The Caribbean Community (CARICOM) has not escaped the survey’s scrutiny, moreover, with three of its member states listed on the global index: Haiti, ranked second; Suriname, ranked 68th, and Guyana in 77th position.

“It would be comforting to think that slavery is a relic of history, but it remains a scar on humanity on every continent,” says Nick Grono, CEO of the foundation that produced the 2013 index, the first of a planned annual publication.

While nearly half of the world’s slaves live in India, the index ranked 162 countries according to the percentage of enslaved people in the general population.

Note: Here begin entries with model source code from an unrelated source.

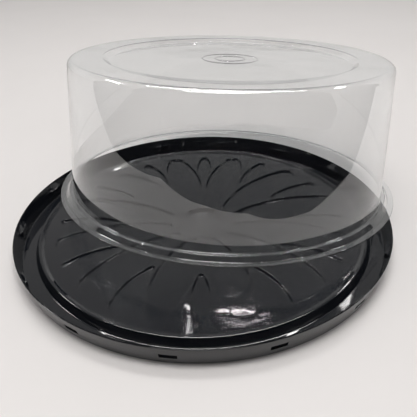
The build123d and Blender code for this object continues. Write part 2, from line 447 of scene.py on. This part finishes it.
def base_tray(material):
    shell = Shell()
    petals = all_petals()
    columns = tray_columns()
    ring, ring_radii, hub, hub_radii = tray_skin()

    # ring, channel and wall: up the inside, over the rim and down the outside
    angles = [angle for angle, _ in columns]
    rows = [shell.ring(r, z, angles) for r, z in rounded(ring, ring_radii)[:-1]]
    for height in wall_heights():
        rows.append(wall_row(shell, wall_inner_radius(height), height, columns, TRAY_SHEET))
    rim = [
        (wall_inner_radius(RIM_HEIGHT - RIM_BAND), RIM_HEIGHT - RIM_BAND),
        (wall_inner_radius(RIM_HEIGHT), RIM_HEIGHT),
        (wall_outer_radius(RIM_HEIGHT), RIM_HEIGHT),
        (wall_outer_radius(RIM_HEIGHT - RIM_BAND), RIM_HEIGHT - RIM_BAND),
    ]
    for radius, height in rounded(rim, [RIM_EDGE_FILLET] * 2):
        middle = wall_outer_radius(height) - TRAY_SHEET / 2
        rows.append(wall_row(shell, radius, height, columns, TRAY_SHEET if radius < middle else 0))
    for height in reversed(wall_heights()):
        rows.append(wall_row(shell, wall_outer_radius(height), height, columns, 0))
    under_radii = beside_radii(ring, ring_radii, TRAY_SHEET, TRAY_LEAST_FILLET)
    under = rounded(beside(ring, TRAY_SHEET), under_radii)
    rows += [shell.ring(r, z, angles) for r, z in under[-2::-1]]
    for low, high in zip(rows, rows[1:]):
        shell.band(low, high)

    # hub, petals and floor, above and below
    plain = [2 * pi * index / HUB_SIDES for index in range(HUB_SIDES)]
    top_edge, under_edge = rows[0], rows[-1]
    for side, edge in (("top", top_edge), ("under", under_edge)):
        if side == "top":
            hub_rows = rounded(hub, hub_radii)
            pan = FLOOR_TOP - PETAL_DEPTH
            wall = [(PETAL_APRON, FLOOR_TOP), (0, FLOOR_TOP)]
            wall += [(-PETAL_WALL_RUN, pan), (-PETAL_WALL_RUN - PETAL_APRON, pan)]
            outline = rounded(wall, [PETAL_TOP_FILLET, PETAL_PAN_FILLET], PETAL_GUARD)
        else:
            under_hub_radii = beside_radii(hub, hub_radii, TRAY_SHEET, TRAY_LEAST_FILLET)
            hub_rows = rounded(beside(hub, TRAY_SHEET), under_hub_radii)
            floor = FLOOR_TOP - TRAY_SHEET
            foot = PETAL_UNDER_MARGIN - PETAL_WALL_RUN
            wall = [(PETAL_UNDER_MARGIN + PETAL_APRON, floor), (PETAL_UNDER_MARGIN, floor)]
            wall += [(foot, floor - PETAL_DEPTH), (foot - PETAL_APRON, floor - PETAL_DEPTH)]
            outline = rounded(wall, [PETAL_UNDER_FILLET] * 2, PETAL_GUARD)
        made = [shell.ring(r, z, plain) for r, z in hub_rows]
        for low, high in zip(made, made[1:]):
            shell.band(low, high)
        shell.faces.append(tuple(made[0]))
        holes = petal_pans(shell, petals, outline[1:-1])
        flat_floor(shell, edge, [made[-1]] + holes)
    return shell.build("black_tray", material)


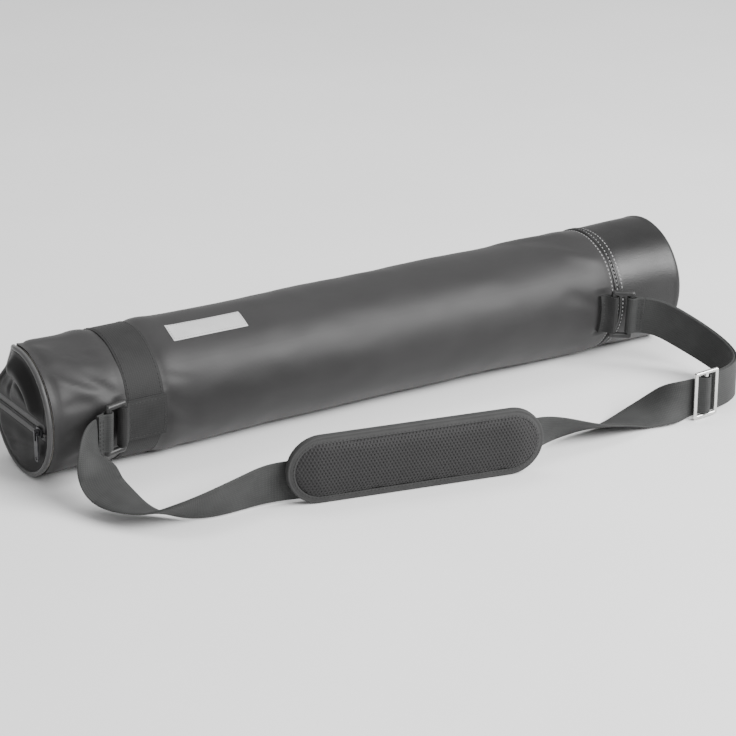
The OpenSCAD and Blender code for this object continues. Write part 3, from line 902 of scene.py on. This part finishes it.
def build_piping(mats):
    """Corded edge with its seam allowance running back under the hem of the skin."""
    x = SKIN_LO.x - 3.5 * MM
    spans = [("piping_lower", "lower_piping", "bag", ZIP_A - 2 * math.pi + 0.02, FOLD_A, 110),
             ("piping_upper", "upper_piping", "flap", FOLD_A, ZIP_A - 0.02, 80)]
    for name, node, body, a0, a1, n in spans:
        c, wide, thin = [], [], []
        for k in range(n + 1):
            a = a0 + (a1 - a0) * k / n
            wob = 0.25 * MM * noise.noise(Vector((a * 9, 0, 4)))
            c.append(grounded(at(x, R - 2.5 * MM + wob, a)))
            wide.append(Vector((1, 0, 0)))
            thin.append(out(a))
        turns = [2 * math.pi * k / 14 for k in range(14)]
        cord = [(2.45 * MM * math.cos(t), 2.45 * MM * math.sin(t)) for t in turns]
        hem = [(0.0, -1.2 * MM), (7 * MM, -0.9 * MM), (7 * MM, -0.1 * MM), (2.6 * MM, -0.6 * MM),
               (0.0, 0.4 * MM)]
        v, f, u = join([sweep(c, wide, thin, cord), sweep(c, wide, thin, hem)])
        shape = [end_shift(grounded(p)) for p in v], f, u
        make(name, shape, mats["piping"], "piping", node, body)


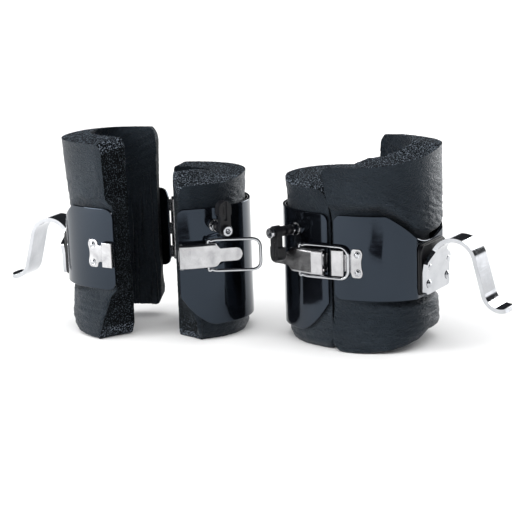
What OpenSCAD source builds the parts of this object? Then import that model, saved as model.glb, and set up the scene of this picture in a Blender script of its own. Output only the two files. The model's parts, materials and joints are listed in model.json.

Western Africa’s Mauritania, Haiti and Pakistan had the three highest rates of slavery, respectively, according to the index.

Mauritania’s 140,000 to 160,000 enslaved people fit more closely with the historical perception of slavery, but Haiti provides a different slant.

According to a report in The Christian Science Monitor, Haiti’s 200,000 to 220,000 enslaved people are mostly children who live with families not their own, working as household servants in the country’s complex and long-standing restavèk system.

Under restavèk (a Haitian Creole word derived from French meaning “one who stays with”), poor families send their children to live with a family of better means, usually in urban areas. The children are sent with the understanding that the family will clothe, feed, house and educate them in exchange for their work.

Once inside the new homes, however, “many of these children suffer the cruellest form of neglect – denied food, water, a bed to sleep in, and constant physical and emotional abuse,” the report says.

The group estimates that between 300,000 and 500,000 children are in a similar circumstance, according to information it gathered on the ground. It is unclear why they counted some, but not all, restavèk children as slaves.

There have been arguments against defining slavery so broadly, based partly on its historic significance.

In The Haitian Times last year, columnist Max Joseph wrote, “For Haitians, or any member of the African Diaspora for that matter, the word ‘slavery’ is distinctively associated with the transatlantic slave trade in which millions of Africans were forcibly uprooted from their villages and sold like domesticated animals in faraway lands.

“The notion of associating the restavèk phenomenon with slavery is a naked attempt at trivializing one of the most grotesque episodes in human history,” Joseph wrote.

In its report, the foundation says it’s important to focus on “hidden” enslaved people, such as restavèk children.

“Since hidden slaves can’t be counted it is easy to pretend they don’t exist. The Index aims to change that,” Kevin Bales, the lead researcher on the index, said in a statement.

The countries with the five highest rates of slavery are Mauritania, Haiti, Pakistan, India and Nepal.

The United States ranked 134th of 162.